# Data block start

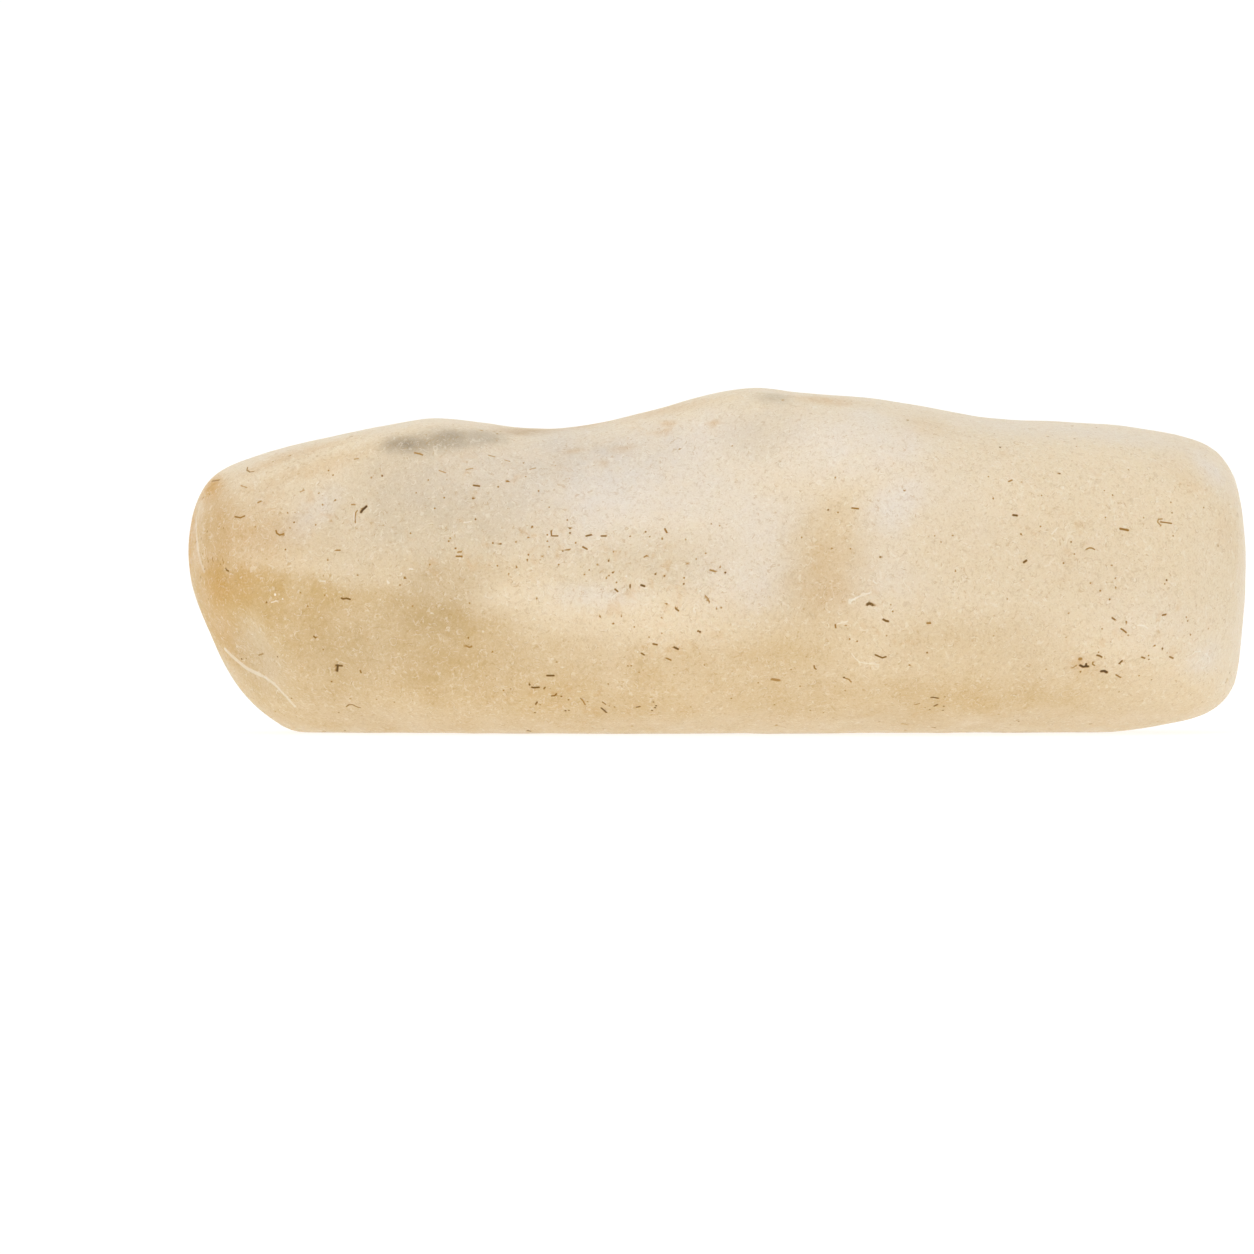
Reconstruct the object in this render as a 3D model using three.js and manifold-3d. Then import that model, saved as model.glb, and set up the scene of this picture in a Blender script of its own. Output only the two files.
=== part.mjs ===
// A raw piece of Libyan desert glass: one wind-worn lump of natural silica glass.
// Millimetres, +Z up. The stone rests on the worn flat of its underside, which lies at z = 0, with the
// middle of its box over the origin. Its length runs along X, and the broad face is turned to -Y.
import * as THREE from "three";
import { mergeVertices } from "three/addons/utils/BufferGeometryUtils.js";
import { ImprovedNoise } from "three/addons/math/ImprovedNoise.js";
import Module from "manifold-3d";

// Driving dimensions
const LENGTH = 28; // left tip to right end
const HEIGHT = 9.13; // resting flat to the top of the higher hump
const DEPTH = 13; // broad face to back

// The middle of the stone, from which facets are measured
const MIDDLE = new THREE.Vector3(0, 0, 0.49 * HEIGHT);

// Outline seen from the broad face, clockwise from the left tip.
// Each point is [share of the length, from the middle; share of the height, from the resting flat].
const OUTLINE = [
  [-0.5, 0.559], // left tip
  [-0.491, 0.679],
  [-0.468, 0.758], // left shoulder
  [-0.421, 0.803],
  [-0.336, 0.869],
  [-0.296, 0.894],
  [-0.254, 0.918], // lower hump
  [-0.214, 0.908],
  [-0.175, 0.887], // hollow between the humps
  [-0.129, 0.888],
  [-0.079, 0.919],
  [-0.018, 0.968],
  [0.039, 1.0], // higher hump
  [0.082, 0.985],
  [0.15, 0.969],
  [0.207, 0.942],
  [0.261, 0.912], // start of the long right shoulder
  [0.329, 0.9],
  [0.386, 0.887],
  [0.439, 0.862],
  [0.471, 0.825], // upper right corner
  [0.4875, 0.75],
  [0.4964, 0.613],
  [0.5, 0.482], // right end
  [0.4946, 0.274],
  [0.486, 0.105], // lower right corner
  [0.458, 0.037],
  [0.4, 0.006],
  [0.307, -0.012],
  [0, -0.024], // underside, a little below the resting flat that is cut later
  [-0.286, -0.022],
  [-0.39, -0.012],
  [-0.425, 0.068], // lower left corner
  [-0.4505, 0.17],
  [-0.4775, 0.334], // slanting left end
  [-0.4946, 0.449],
];

// The outline shrinks away from a ridge that runs along the top, the ends and the underside.
// Skew is how far it shifts to the right for each millimetre further back.
const RIDGE = { y: 0.3, radius: 20, skew: 0.06 };

// A direction off the stone. Azimuth 0 faces the front, 90 the right and 180 the back; tilt is upwards.
function facing(azimuth, tilt) {
  const a = THREE.MathUtils.degToRad(azimuth);
  const t = THREE.MathUtils.degToRad(tilt);
  return new THREE.Vector3(
    Math.sin(a) * Math.cos(t),
    -Math.cos(a) * Math.cos(t),
    Math.sin(t),
  );
}

// Broad worn faces: where each one looks, and how far it lies from the middle.
// Front and back faces lie at shares of the depth, and end faces at shares of the length.
const FACETS = [
  { azimuth: 3, tilt: 2, reach: 0.49 * DEPTH }, // front, right half
  { azimuth: -4, tilt: -10, reach: 0.492 * DEPTH }, // front, lower left
  { azimuth: -4, tilt: 16, reach: 0.462 * DEPTH }, // front, upper left
  { azimuth: 2, tilt: 58, reach: 0.48 * DEPTH }, // bevel along the top right
  { azimuth: -2, tilt: -50, reach: 0.5 * DEPTH }, // lower front edge
  { azimuth: 174, tilt: 8, reach: 0.48 * DEPTH }, // back, right half
  { azimuth: 194, tilt: -6, reach: 0.46 * DEPTH }, // back, left half
  { azimuth: 186, tilt: 42, reach: 0.44 * DEPTH }, // back, upper slope
  { azimuth: 178, tilt: -46, reach: 0.5 * DEPTH }, // lower back edge
  { azimuth: -56, tilt: -14, reach: 0.466 * LENGTH }, // lower left end
  { azimuth: -48, tilt: 22, reach: 0.43 * LENGTH }, // upper left end
  { azimuth: 50, tilt: -4, reach: 0.468 * LENGTH }, // right end, front corner
  { azimuth: 140, tilt: 6, reach: 0.42 * LENGTH }, // right end, back corner
  { azimuth: 218, tilt: 10, reach: 0.4 * LENGTH }, // left end, back corner
];
const CROWN = 42; // radius that every facet bulges by
const EDGE_ROUNDING = 1.8; // where facets and outline meet

// Scooped scars. Each one lies where a line from a point inside the stone, [x, y, z], comes out of it at
// an azimuth and a tilt. Width and depth are those of the scoop, and lip rounds its border.
const SCARS = [
  { from: [-3.6, 0, 4.1], azimuth: -7, tilt: 17, width: 6.4, depth: 0.45, lip: 0.7 }, // front, broad scar
  { from: [0.6, 0, 4.2], azimuth: 2, tilt: 15, width: 5.4, depth: 0.4, lip: 0.7 }, // front, beside it
  { from: [-1.6, 0, 4.6], azimuth: -4, tilt: 40, width: 7.2, depth: 0.5, lip: 0.9 }, // front, above both
  { from: [-8.2, 0, 4.2], azimuth: -14, tilt: 20, width: 5.2, depth: 0.32, lip: 0.6 }, // front, upper left
  { from: [3.2, 0, 4.2], azimuth: -3, tilt: 2, width: 3, depth: 0.16, lip: 0.4 }, // front, short valley
  { from: [-6.6, 0, 4.1], azimuth: -8, tilt: -14, width: 6, depth: 0.18, lip: 0.7 }, // front, lower left
  { from: [-10.4, 0, 3.2], azimuth: -44, tilt: -26, width: 3.4, depth: 0.4, lip: 0.25 }, // chipped corner
  { from: [-4.4, 2.6, 5], azimuth: 170, tilt: 78, width: 6.6, depth: 0.5, lip: 0.8 }, // top, hollow
  { from: [5.6, 1.4, 5], azimuth: 165, tilt: 62, width: 7.4, depth: 0.6, lip: 0.8 }, // top, right
  { from: [-9.2, 1, 4.6], azimuth: 196, tilt: 56, width: 5, depth: 0.45, lip: 0.6 }, // top, left
  { from: [9.4, 2.6, 4.4], azimuth: 146, tilt: 34, width: 4.6, depth: 0.35, lip: 0.6 }, // back, corner
  { from: [-7.4, 0, 4.3], azimuth: 194, tilt: 6, width: 6.4, depth: 0.5, lip: 0.7 }, // back, left
  { from: [-1, 0, 4.3], azimuth: 183, tilt: -16, width: 5.6, depth: 0.5, lip: 0.5 }, // back, lower middle
  { from: [2.2, 0, 4.6], azimuth: 178, tilt: 18, width: 4.2, depth: 0.3, lip: 0.4 }, // back, upper middle
  { from: [7.6, 0, 4.4], azimuth: 170, tilt: 2, width: 7.4, depth: 0.6, lip: 0.8 }, // back, right
];

// Uneven wear over the whole stone, which fades out within a distance of the ridge
const WEAR = [
  { wavelength: 5.2, height: 0.26 },
  { wavelength: 2.3, height: 0.11 },
];
const WEAR_FADE = 3.5;

// Net of triangles that is drawn over the stone: its spacing, and the size of the core that its lines
// start from, as shares of the stone's box
const GRID = 0.56;
const CORE = new THREE.Vector3(0.62, 0.3, 0.12);
const HALVINGS = 24; // steps that close in on the surface along each line

// The outline as a closed chain of short edges
const rim = new THREE.CatmullRomCurve3(
  OUTLINE.map(([x, z]) => new THREE.Vector3(x * LENGTH, 0, z * HEIGHT)),
  true,
  "centripetal",
).getPoints(6 * OUTLINE.length);

// How far a point lies outside the outline, negative inside, when seen from the broad face
function outlineDistance(x, z) {
  let nearest = Infinity;
  let inside = false;
  for (let i = 1; i < rim.length; i++) {
    const a = rim[i - 1];
    const b = rim[i];
    const edgeX = b.x - a.x;
    const edgeZ = b.z - a.z;
    const along = ((x - a.x) * edgeX + (z - a.z) * edgeZ) / (edgeX ** 2 + edgeZ ** 2);
    const share = THREE.MathUtils.clamp(along, 0, 1);
    const gap = Math.hypot(x - a.x - share * edgeX, z - a.z - share * edgeZ);
    nearest = Math.min(nearest, gap);
    if (a.z > z !== b.z > z && x < a.x + ((z - a.z) * edgeX) / edgeZ) inside = !inside;
  }
  return inside ? -nearest : nearest;
}

// The larger of two distances, with a rounded step between them
function roundedMax(a, b, rounding) {
  const overlap = Math.max(rounding - Math.abs(a - b), 0) / rounding;
  return Math.max(a, b) + (overlap ** 2 * rounding) / 4;
}

// Each facet as a large ball that bulges through its plane
const facetBalls = FACETS.map(({ azimuth, tilt, reach }) => ({
  centre: facing(azimuth, tilt).multiplyScalar(reach - CROWN).add(MIDDLE),
  radius: CROWN,
}));

// How far a point lies outside the outline and the facets
function bodyDistance(point) {
  const back = point.y - RIDGE.y;
  const shrink = back ** 2 / (2 * RIDGE.radius);
  let distance = outlineDistance(point.x - RIDGE.skew * back, point.z) + shrink;
  for (const { centre, radius } of facetBalls) {
    distance = roundedMax(distance, point.distanceTo(centre) - radius, EDGE_ROUNDING);
  }
  return distance;
}

// The point where a surface crosses the line from a point inside it along a direction
function crossing(surfaceDistance, from, direction) {
  let near = 0;
  let far = LENGTH;
  for (let step = 0; step < HALVINGS; step++) {
    const middle = (near + far) / 2;
    if (surfaceDistance(from.clone().addScaledVector(direction, middle)) < 0) near = middle;
    else far = middle;
  }
  return from.clone().addScaledVector(direction, near);
}

// Each scar as the ball that scooped it, which is as wide as the scar at the body's surface
const scarBalls = SCARS.map(({ from, azimuth, tilt, width, depth, lip }) => {
  const outward = facing(azimuth, tilt);
  const radius = (width ** 2 / 4 + depth ** 2) / (2 * depth);
  const centre = crossing(bodyDistance, new THREE.Vector3(...from), outward);
  return { centre: centre.addScaledVector(outward, radius - depth), radius, lip };
});

const noise = new ImprovedNoise();

// How far the wear takes the surface in at a point
function wearDepth(point) {
  const strength = THREE.MathUtils.smoothstep(Math.abs(point.y - RIDGE.y), 0, WEAR_FADE);
  return WEAR.reduce((sum, { wavelength, height }) => {
    const p = point.clone().divideScalar(wavelength);
    return sum + strength * height * noise.noise(p.x, p.y, p.z);
  }, 0);
}

// How far a point lies outside the stone, negative inside
function stoneDistance(point) {
  let distance = bodyDistance(point);
  for (const { centre, radius, lip } of scarBalls) {
    distance = roundedMax(distance, radius - point.distanceTo(centre), lip);
  }
  return distance + wearDepth(point);
}

// A closed net: each point of a box's surface is drawn along its line from the core to the stone's surface
function stoneGeometry() {
  const box = new THREE.BoxGeometry(
    LENGTH,
    DEPTH,
    HEIGHT,
    Math.round(LENGTH / GRID),
    Math.round(DEPTH / GRID),
    Math.round(HEIGHT / GRID),
  );
  box.deleteAttribute("normal");
  box.deleteAttribute("uv");
  const net = mergeVertices(box);
  const place = net.getAttribute("position");
  for (let i = 0; i < place.count; i++) {
    const corner = new THREE.Vector3().fromBufferAttribute(place, i);
    const start = corner.clone().multiply(CORE);
    const direction = corner.sub(start).normalize();
    const found = crossing(stoneDistance, start.add(MIDDLE), direction);
    place.setXYZ(i, found.x, found.y, found.z);
  }
  return net;
}

const wasm = await Module();
wasm.setup();

// A closed geometry as a solid that can be cut, and back again
function toSolid(geometry) {
  return new wasm.Manifold(
    new wasm.Mesh({
      numProp: 3,
      vertProperties: new Float32Array(geometry.getAttribute("position").array),
      triVerts: new Uint32Array(geometry.index.array),
    }),
  );
}

function toGeometry(solid) {
  const mesh = solid.getMesh();
  const geometry = new THREE.BufferGeometry()
    .setAttribute("position", new THREE.BufferAttribute(mesh.vertProperties, 3))
    .setIndex(new THREE.BufferAttribute(mesh.triVerts, 1));
  geometry.computeVertexNormals();
  return geometry;
}

// The ground that wore the underside flat, as a block whose top is at z = 0
function groundBlock() {
  const block = new THREE.BoxGeometry(2 * LENGTH, 2 * DEPTH, HEIGHT);
  block.deleteAttribute("normal");
  block.deleteAttribute("uv");
  block.translate(0, 0, -HEIGHT / 2);
  return mergeVertices(block);
}

// Brings the stone to its driving dimensions, with the middle of its box over the origin
function fitted(geometry) {
  geometry.computeBoundingBox();
  const { min, max } = geometry.boundingBox;
  geometry.translate(-(min.x + max.x) / 2, -(min.y + max.y) / 2, 0);
  return geometry.scale(LENGTH / (max.x - min.x), DEPTH / (max.y - min.y), HEIGHT / max.z);
}

// Natural silica glass, pale straw yellow, with a wind-frosted skin
const desertGlass = new THREE.MeshStandardMaterial({
  color: new THREE.Color("#e6d0a8"),
  roughness: 0.5,
  metalness: 0,
});

const worn = toSolid(stoneGeometry()).subtract(toSolid(groundBlock()));
const stone = new THREE.Mesh(fitted(toGeometry(worn)), desertGlass);
stone.name = "desert_glass";

const rawDesertGlass = new THREE.Group();
rawDesertGlass.add(stone);

export default rawDesertGlass;
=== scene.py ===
# Raw Libyan desert glass: one worn lump of natural silica glass on a light table
import math
import random

import bmesh
import bpy
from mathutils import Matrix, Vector, noise
from mathutils.bvhtree import BVHTree
from mathutils.kdtree import KDTree


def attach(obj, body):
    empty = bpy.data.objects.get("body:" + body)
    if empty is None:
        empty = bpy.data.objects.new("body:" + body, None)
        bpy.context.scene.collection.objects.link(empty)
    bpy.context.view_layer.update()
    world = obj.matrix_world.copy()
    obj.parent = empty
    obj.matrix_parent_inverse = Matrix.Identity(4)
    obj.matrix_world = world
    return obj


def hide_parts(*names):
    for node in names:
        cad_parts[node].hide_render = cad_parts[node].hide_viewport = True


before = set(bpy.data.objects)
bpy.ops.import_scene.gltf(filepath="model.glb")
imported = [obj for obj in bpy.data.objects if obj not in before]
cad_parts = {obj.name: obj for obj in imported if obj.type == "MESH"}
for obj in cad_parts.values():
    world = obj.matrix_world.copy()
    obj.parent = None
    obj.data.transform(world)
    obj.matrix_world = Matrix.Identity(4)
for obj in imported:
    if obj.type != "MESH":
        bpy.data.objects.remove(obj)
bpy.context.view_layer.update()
mm = 0.001
frameWidthPx = 1254


# Shared helpers

def linearColour(code):
    # sRGB hex to the linear values that shaders work in
    channels = [int(code[i:i + 2], 16) / 255 for i in (1, 3, 5)]
    return [c / 12.92 if c <= 0.04045 else ((c + 0.055) / 1.055) ** 2.4 for c in channels] + [1.0]


def smoothStep(low, high, value):
    share = min(max((value - low) / (high - low), 0.0), 1.0)
    return share * share * (3 - 2 * share)


def addNode(tree, kind, inputs=None, **settings):
    node = tree.nodes.new(kind)
    for name, value in settings.items():
        setattr(node, name, value)
    for key, value in (inputs or {}).items():
        if isinstance(value, bpy.types.NodeSocket):
            tree.links.new(value, node.inputs[key])
        else:
            node.inputs[key].default_value = value
    return node


mixA, mixB, mixResult = 6, 7, 2  # colour sockets of a Mix node


# Camera: nearly level with the stone, at the photograph's framing

photoView = {
    "pxPerMm": 37.79,         # scale of the photograph at the stone
    "originPx": (717, 732),   # where the middle of the resting flat lies in it
    "lens": 400,
    "sensor": 36,
    "elevation": 0.7,         # degrees above level
    "clip": (0.001, 10),      # metres
}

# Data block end

Return the opening line of the data and every line after it through the line containing "import Module from", please, exactly as written and with nothing added.

Exercise output –
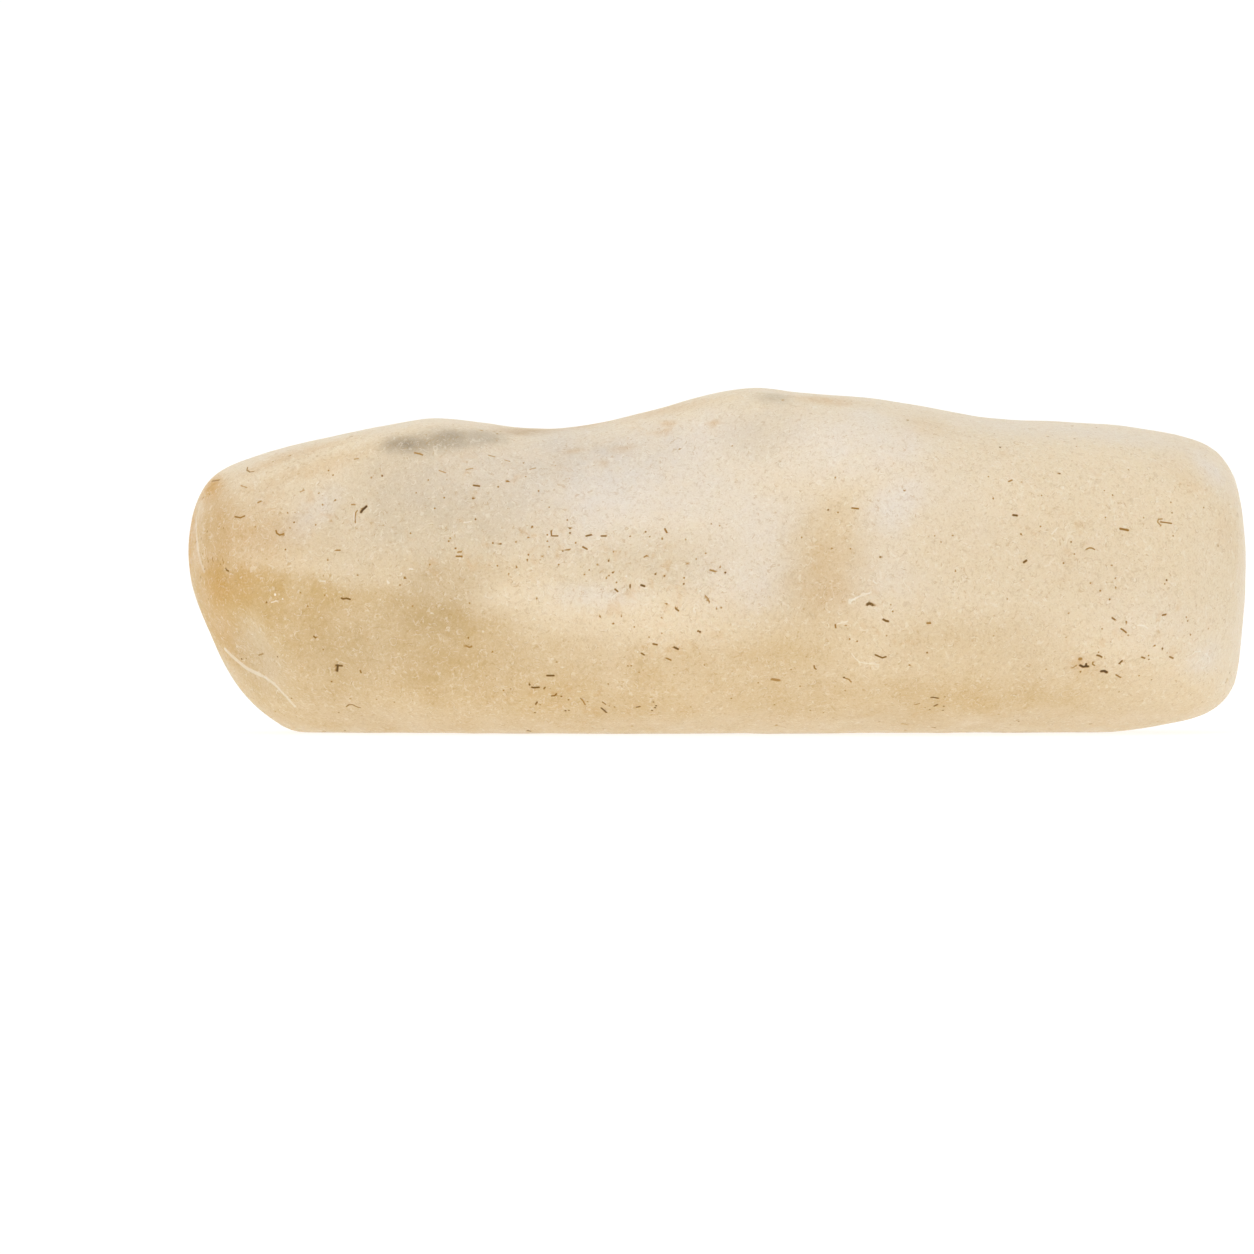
Reconstruct the object in this render as a 3D model using three.js and manifold-3d. Then import that model, saved as model.glb, and set up the scene of this picture in a Blender script of its own. Output only the two files.
=== part.mjs ===
// A raw piece of Libyan desert glass: one wind-worn lump of natural silica glass.
// Millimetres, +Z up. The stone rests on the worn flat of its underside, which lies at z = 0, with the
// middle of its box over the origin. Its length runs along X, and the broad face is turned to -Y.
import * as THREE from "three";
import { mergeVertices } from "three/addons/utils/BufferGeometryUtils.js";
import { ImprovedNoise } from "three/addons/math/ImprovedNoise.js";
import Module from "manifold-3d";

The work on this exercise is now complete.